So, to sum up, we have different optimization flags, compilers and system libraries. Now, we can proceed with the benchmarks by using all these different options and see what happens.

Benchmarks

I’ve prepared a benchmark repository in bitbucket that you can you use to do your own benchmarks here:

https://bitbucket.org/dimtass/gcc_musl_clang_benchmark

You can git clone the repo and then run the benchmark.sh script followed with the c file and any extra flags you want, like this:

./benchmark.sh oggenc.c -lm

By default the binaries are created in the output/ folder and when the test is finished they are deleted; therefore, if you want to keep the binaries to do some tests then run the benchmark like this:

KEEP=true ./benchmark.sh oggenc.c -lm

I’ve included these 4 source code files: test.c, bzip2.c, gcc.c, oggenc.c. The test.c is a simple code file I’ve made and the rest files I’ve found them here. Every file has different size and source code and by comparing these we can obtain an overview of how well each benchmark performs in real applications.

These are the details for the compilers and libraries on my Linux Mint 18 ‘Sarah’ 64-bit.
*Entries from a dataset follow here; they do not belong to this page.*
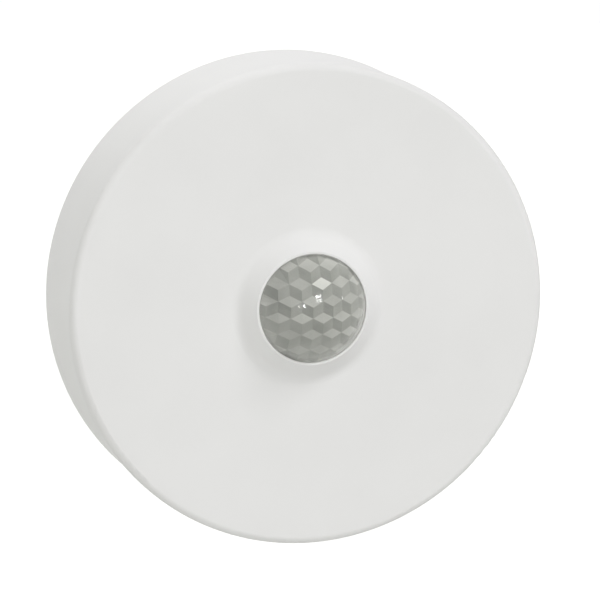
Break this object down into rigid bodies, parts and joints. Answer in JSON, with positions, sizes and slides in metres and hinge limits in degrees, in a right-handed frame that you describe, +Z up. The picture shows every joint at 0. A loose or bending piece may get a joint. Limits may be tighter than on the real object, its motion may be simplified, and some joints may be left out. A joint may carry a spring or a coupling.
{
  "type": "motion and light sensor",
  "caption": "Round white wall-mounted motion and light sensor with a faceted lens dome in a flared boss, twisting off its wall plate, with coin cell, board and reset key inside.",
  "frame": {"origin": "middle of the wall plate's back face, where it meets the wall", "axes": "+Z up the wall, +Y into the wall, so the lens looks along -Y, and +X to the right seen from the room"},
  "size_m": [0.085, 0.028, 0.085],
  "materials": {
    "white_plastic": "fine satin moulded plastic",
    "lens_plastic": "smooth translucent lens plastic, grey against the dark inside",
    "black_plastic": "moulded",
    "zinc_steel": "zinc-plated",
    "board_laminate": "green solder mask",
    "nickel_can": "nickel-plated",
    "silicon_window": "polished coated silicon",
    "element_ceramic": "unglazed",
    "gilt_leads": "gold flash",
    "clear_package": "clear epoxy package",
    "led_package": "white package with clear lens",
    "cell_steel": "nickel-plated steel",
    "contact_strip": "tinned phosphor bronze",
    "switch_cream": "moulded",
    "antenna_ceramic": "fired",
    "chip_epoxy": "moulded epoxy",
    "tinned_legs": "tinned",
    "aluminium_can": "drawn",
    "capacitor_ceramic": "fired"
  },
  "bodies": {
    "wall_plate": {"wall_plate": "white_plastic"},
    "sensor_head": {"housing": "white_plastic", "front_cover": "white_plastic", "lens": "lens_plastic", "lens_retainer": "black_plastic", "retainer_screws": "zinc_steel", "board_screws": "zinc_steel", "circuit_board": "board_laminate", "pir_can": "nickel_can", "pir_window": "silicon_window", "pir_header": "nickel_can", "pir_element": "element_ceramic", "pir_leads": "gilt_leads", "pir_spacer": "black_plastic", "light_sensor": "clear_package", "status_led": "led_package", "battery_case": "cell_steel", "battery_seal": "black_plastic", "battery_cap": "cell_steel", "battery_holder": "black_plastic", "battery_contact_negative": "contact_strip", "battery_contact_positive": "contact_strip", "reset_switch_body": "black_plastic", "reset_switch_cover": "nickel_can", "radio_board": "board_laminate", "radio_shield": "nickel_can", "antenna_chip": "antenna_ceramic", "amplifier_chip": "chip_epoxy", "amplifier_legs": "tinned_legs", "capacitor_base": "black_plastic", "capacitor_can": "aluminium_can", "crystal": "nickel_can", "resistors": "chip_epoxy", "ceramic_capacitors": "capacitor_ceramic"},
    "reset_button": {"reset_key": "white_plastic", "reset_plunger": "switch_cream"}
  },
  "joints": [
    {"name": "head_twist", "type": "hinge", "parent": "wall_plate", "child": "sensor_head", "pos_m": [0, 0, 0], "axis": [0, -1, 0], "range_deg": [0, 20]},
    {"name": "reset_press", "type": "slide", "parent": "sensor_head", "child": "reset_button", "axis": [0, -1, 0], "range_m": [0, 0.0003], "stiffness_N_per_m": 600}
  ]
}
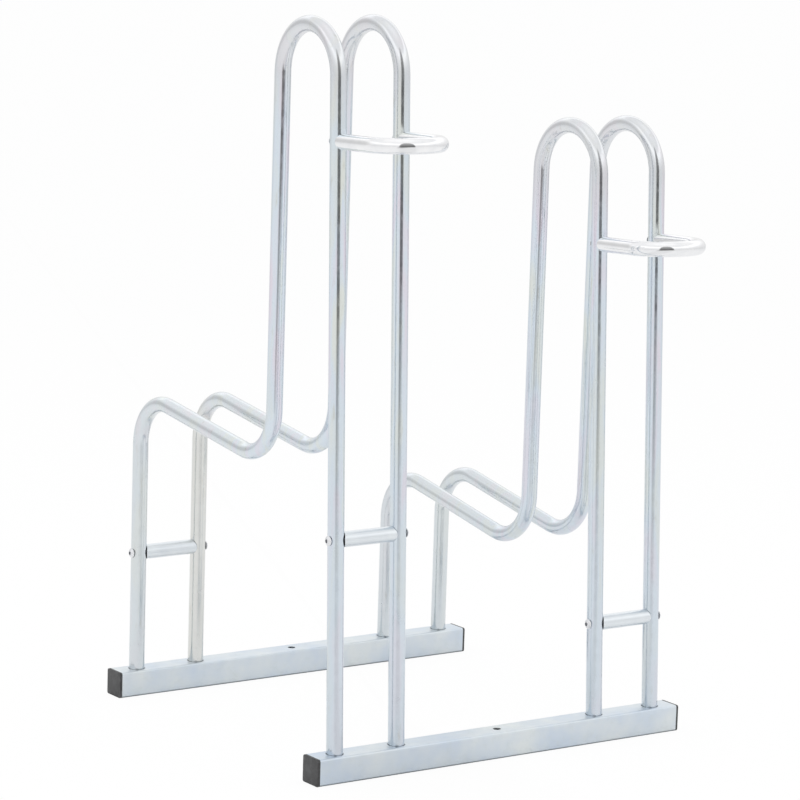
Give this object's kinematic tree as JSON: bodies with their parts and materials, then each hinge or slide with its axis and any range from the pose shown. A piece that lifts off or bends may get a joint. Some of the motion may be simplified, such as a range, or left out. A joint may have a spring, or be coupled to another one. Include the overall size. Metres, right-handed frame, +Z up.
{
  "type": "bike rack",
  "caption": "Floor bike rack: bent steel tube loops on square rails hold front wheels upright at a high and a low place, with guard hoops in front and capped rail ends.",
  "frame": {"origin": "on the floor, midway between the two floor fixing holes, which is the middle of the rails' footprint", "axes": "+X along the rails from the raised place towards the low one, +Y from the front of the rack, where the guard hoops are, to the rear, where the wheels come in, +Z up"},
  "size_m": [0.491, 0.5188, 0.8129],
  "materials": {
    "satin_zinc": "satin zinc plate",
    "bright_zinc": "bright zinc plate, smooth",
    "polished_plate": "polished plate",
    "screw_zinc": "bright zinc plate",
    "turned_steel": "turned, bare",
    "black_plastic": "moulded, slightly worn sheen"
  },
  "bodies": {
    "root": {"front_rail": "satin_zinc", "rear_rail": "satin_zinc", "front_left_end_cap": "black_plastic", "front_right_end_cap": "black_plastic", "rear_left_end_cap": "black_plastic", "rear_right_end_cap": "black_plastic", "tall_left_loop": "bright_zinc", "tall_right_loop": "bright_zinc", "low_left_loop": "bright_zinc", "low_right_loop": "bright_zinc", "tall_guard_hoop": "polished_plate", "low_guard_hoop": "polished_plate", "tall_front_crossbar": "bright_zinc", "tall_rear_crossbar": "bright_zinc", "low_front_crossbar": "bright_zinc", "tall_front_crossbar_inserts": "turned_steel", "tall_rear_crossbar_inserts": "turned_steel", "low_front_crossbar_inserts": "turned_steel", "tall_front_crossbar_screws": "screw_zinc", "tall_rear_crossbar_screws": "screw_zinc", "low_front_crossbar_screws": "screw_zinc", "tall_guard_hoop_inserts": "turned_steel", "low_guard_hoop_inserts": "turned_steel", "tall_guard_hoop_screws": "screw_zinc", "low_guard_hoop_screws": "screw_zinc", "front_foot_inserts": "turned_steel", "rear_foot_inserts": "turned_steel", "front_foot_screws": "screw_zinc", "rear_foot_screws": "screw_zinc"}
  },
  "joints": []
}
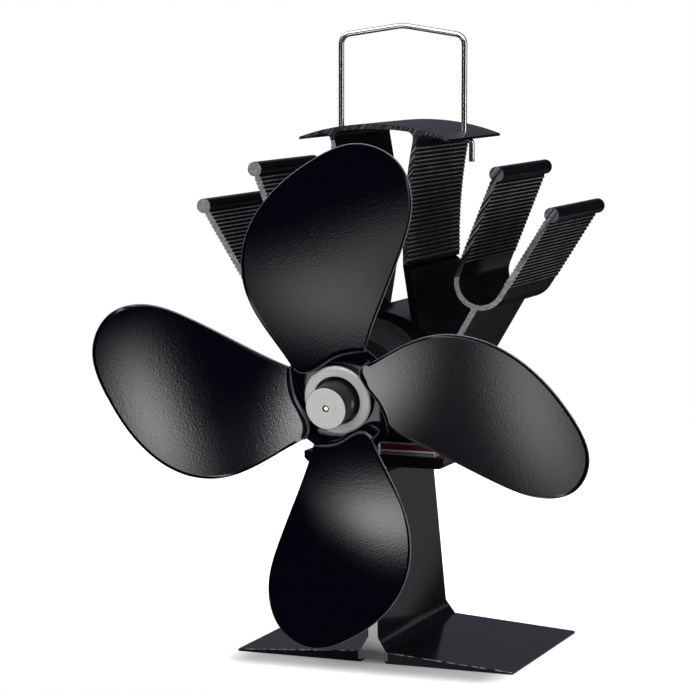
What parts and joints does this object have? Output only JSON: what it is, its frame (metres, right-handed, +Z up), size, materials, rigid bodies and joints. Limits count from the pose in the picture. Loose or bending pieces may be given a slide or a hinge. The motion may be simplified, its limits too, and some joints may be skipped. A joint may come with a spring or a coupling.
{
  "type": "stove fan",
  "caption": "Heat-powered stove-top fan: black aluminium stand and finned heat sink around a small motor, with a four-blade fan in front and a wire carrying handle.",
  "frame": {"origin": "on the surface it stands on, under the middle of the whole fan's bounding box", "axes": "+X to the right seen from the front, +Y to the back, away from the fan blades, +Z up"},
  "size_m": [0.1794, 0.1272, 0.225],
  "materials": {
    "base_anodised": "satin black anodised, bare at the cut ends",
    "sink_anodised": "satin black anodised, bare at the cut ends",
    "blade_black": "satin black with a fine grain",
    "hub_aluminium": "turned, bare",
    "screw_steel": "blackened",
    "shaft_steel": "ground",
    "handle_chrome": "bright chromed wire",
    "strip_bimetal": "rolled, dull",
    "rivet_steel": "plain",
    "ceramic_white": "fired alumina",
    "pellet_grey": "dull grey semiconductor",
    "seal_red": "dark red silicone",
    "sheet_graphite": "graphite foil",
    "clamp_steel": "zinc plated",
    "bush_plastic": "natural moulded plastic",
    "sleeve_plastic": "black moulded plastic",
    "can_black": "blackened steel",
    "cap_plastic": "natural moulded plastic",
    "bearing_bronze": "sintered bronze",
    "magnet_ferrite": "ferrite",
    "core_steel": "stacked laminations",
    "coil_copper": "enamelled copper wire",
    "commutator_copper": "turned copper",
    "brush_bronze": "spring bronze",
    "terminal_tin": "tinned",
    "lead_red": "silicone insulation",
    "lead_black": "silicone insulation"
  },
  "bodies": {
    "stand": {"base_stand": "base_anodised", "heat_sink": "sink_anodised", "strip_rivet": "rivet_steel", "module_hot_plate": "ceramic_white", "module_cold_plate": "ceramic_white", "module_pellets": "pellet_grey", "module_seal": "seal_red", "hot_side_sheet": "sheet_graphite", "cold_side_sheet": "sheet_graphite", "clamp_screws": "clamp_steel", "clamp_bushes": "bush_plastic", "motor_sleeve": "sleeve_plastic", "motor_can": "can_black", "motor_end_cap": "cap_plastic", "motor_front_bearing": "bearing_bronze", "motor_rear_bearing": "bearing_bronze", "motor_magnets": "magnet_ferrite", "motor_brushes": "brush_bronze", "motor_terminals": "terminal_tin", "lead_red": "lead_red", "lead_black": "lead_black"},
    "rotor": {"motor_shaft": "shaft_steel", "armature_core": "core_steel", "armature_coils": "coil_copper", "commutator": "commutator_copper", "fan_blades": "blade_black", "hub_bush": "hub_aluminium", "grub_screw": "screw_steel"},
    "handle": {"carry_handle": "handle_chrome"},
    "strip": {"safety_strip": "strip_bimetal"}
  },
  "joints": [
    {"name": "fan_spin", "type": "hinge", "parent": "stand", "child": "rotor", "pos_m": [0, -0.04276, 0.09815], "axis": [0, -0.9874, -0.1582], "continuous": true},
    {"name": "handle_slide", "type": "slide", "parent": "stand", "child": "handle", "axis": [0, 0, 1], "range_m": [-0.028, 0]},
    {"name": "strip_flex", "type": "hinge", "parent": "stand", "child": "strip", "pos_m": [0, 0.03984, 0.0008], "axis": [1, 0, 0], "range_deg": [0, 2], "stiffness_Nm_per_rad": 0.2}
  ]
}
GCC version : gcc (Ubuntu 5.4.0-6ubuntu1~16.04.4) 5.4.0 20160609
GLib version : (Ubuntu GLIBC 2.23-0ubuntu7) 2.23
clang version : clang version 3.8.0-2ubuntu4 (tags/RELEASE_380/final)
musl version : 1.1.16

And these are the results for each source file.

./benchmark.sh test.c
Testing file: test.c

gcc            :  8976
gcc -Os        :  8984
gcc -O3        :  8984
gcc -flto      :  8968
gcc -flto -Os  :  8920
gcc -flto -O3  :  8920
musl           :  7792
musl -Os       :  7792
musl -O3       :  7792
musl -flto     :  7784
musl -flto -Os :  7728
musl -flto -O3 :  7728
clang          :  7664
clang -Os      :  7800
clang -O3      :  7832
clang+musl     :  4792
clang+musl -Os :  4896
clang+musl -O3 :  4928

./benchmark.sh oggenc.c -lm
Testing file: oggenc.c -lm

gcc            :  2147072
gcc -Os        :  2028656
gcc -O3        :  2179880
gcc -flto      :  2140944
gcc -flto -Os  :  1974736
gcc -flto -O3  :  2067600
musl           :  2141096
musl -Os       :  2022552
musl -O3       :  2173776
musl -flto     :  2134952
musl -flto -Os :  1972976
musl -flto -O3 :  2069824
clang          :  2112544
clang -Os      :  2020600
clang -O3      :  2116544
clang+musl     :  2107952
clang+musl -Os :  2016264
clang+musl -O3 :  2110528

./benchmark.sh bzip2.c
Testing file: bzip2.c
gcc            :  138008
gcc -Os        :  79320
gcc -O3        :  115912
gcc -flto      :  130448
gcc -flto -Os  :  71456
gcc -flto -O3  :  107760
musl           :  136376
musl -Os       :  73512
musl -O3       :  114304
musl -flto     :  128840
musl -flto -Os :  69728
musl -flto -O3 :  106152
clang          :  129112
clang -Os      :  94568
clang -O3      :  113504
clang+musl     :  125840
clang+musl -Os :  90824
clang+musl -O3 :  109968

./benchmark.sh gcc.c
Testing file: gcc.c
gcc            :  6879424
gcc -Os        :  4263096
gcc -O3        :  6493624
gcc -flto      :  6772760
gcc -flto -Os  :  3886664
gcc -flto -O3  :  5889240
musl           :  failed
musl -Os       :  failed
musl -O3       :  failed
musl -flto     :  failed
musl -flto -Os :  failed
musl -flto -O3 :  failed
clang          :  7446328
clang -Os      :  4785560
clang -O3      :  6537192
clang+musl     :  failed
clang+musl -Os :  failed
clang+musl -O3 :  failed

Analyzing the results

Now that we have the results we need to analyze them and the best way to do that is to visualize the data in a way that’s easy to compare the results. For that reason I chose to plot the size for each file against the compiler and the lib it was used and the last plot is the sum of all the output file sizes, except the gcc.c which was failed to build with the musl lib. Click on each image to zoom in.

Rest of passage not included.